The powers of the National Assembly over the States are limited to those spelt out in section 11 (3) (4) of the Constitution and to those adumbrated on the Exclusive Legislative List, which are outside the jurisdiction of State Houses of Assembly. Even where the National Assembly, under section 11 (3) of the Constitution, can legislate on behalf of any State House of Assembly during a period of war involving Nigeria, the exten­sion of such legislative powers terminates with the end of the war. Prof. K.C. Wheare, in his “Federal Govern­ment”, warns that “this extension of authority cannot be justified in time of peace, of course, and it is natural that after a war the limits of the general government’s authority will recede.”

Section 9 of the 1999 Constitution provides that, “The National Assembly may, SUBJECT to the pro­visions of this section (i.e. subsections (3) and (4) there­of), alter ANY OF THE PROVISIONS OF THIS CONSTITUTION” (emphasis added). The scrapping of a State (a federating unit) is NOT one of the pro­visions of the 1999 Constitution, which the National Assembly has powers to alter, neither is such a power located in either the 68-item Exclusive Legislative List nor in the 30-item Concurrent Legislative List.
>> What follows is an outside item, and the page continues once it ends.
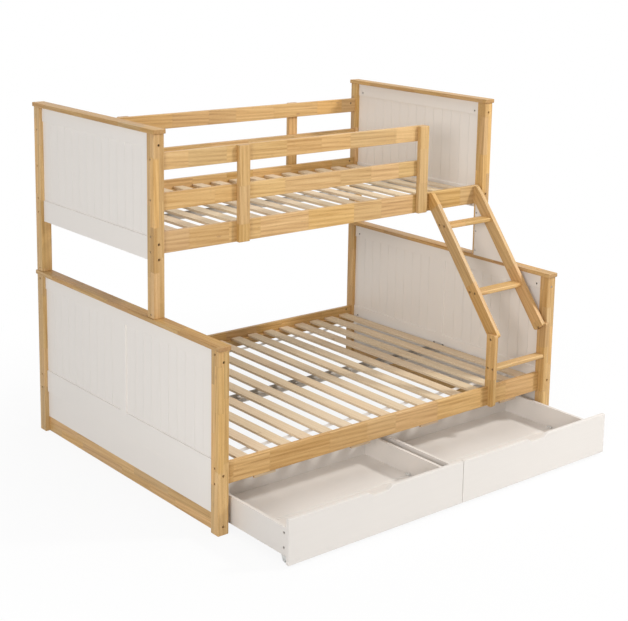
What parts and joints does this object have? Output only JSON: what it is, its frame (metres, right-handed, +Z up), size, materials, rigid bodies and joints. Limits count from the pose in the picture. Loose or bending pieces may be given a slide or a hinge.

I dare say, with the profoundest respect, that it be­comes clear that the Senior Advocate of Nigeria la­boured under some insuperable confusion when he said that: “Majority of them (i.e. of the States) were cre­ated by decrees. We do not have decrees again. What we have now is the national assembly,” suggesting that the National Assembly has more powers than the military authorities ever paraded! He knows or should know that the military and its Decrees, unrestricted by any rule, written or otherwise, could and did pro­mulgate, by military fiats, laws which the National Assembly, hedged about by restrictive constitutional provisions, cannot venture to enact.

Today, the powers given to the National Assembly by the Exclusive and even Concurrent Legislative Lists of the 1999 Constitution are so unwieldy, so enormous, they make the national legislature hard put to it to find its way in the labyrinth of law making. Mr. Kemi Ba­logun, SAN, should not add more to the functions of the National Assembly. Instead, he should lend his in­fluential voice, as a Senior Advocate of Nigeria, to the strident calls for devolution of powers from the centre to the federating units, and for fiscal federalism. For the scrapping of a federating unit or the merger of two or more such units, a plebiscite or referendum within that unit or those units, is a desideratum devoutly to be wished, a sine qua non, a condition precedent that cannot be pretermitted.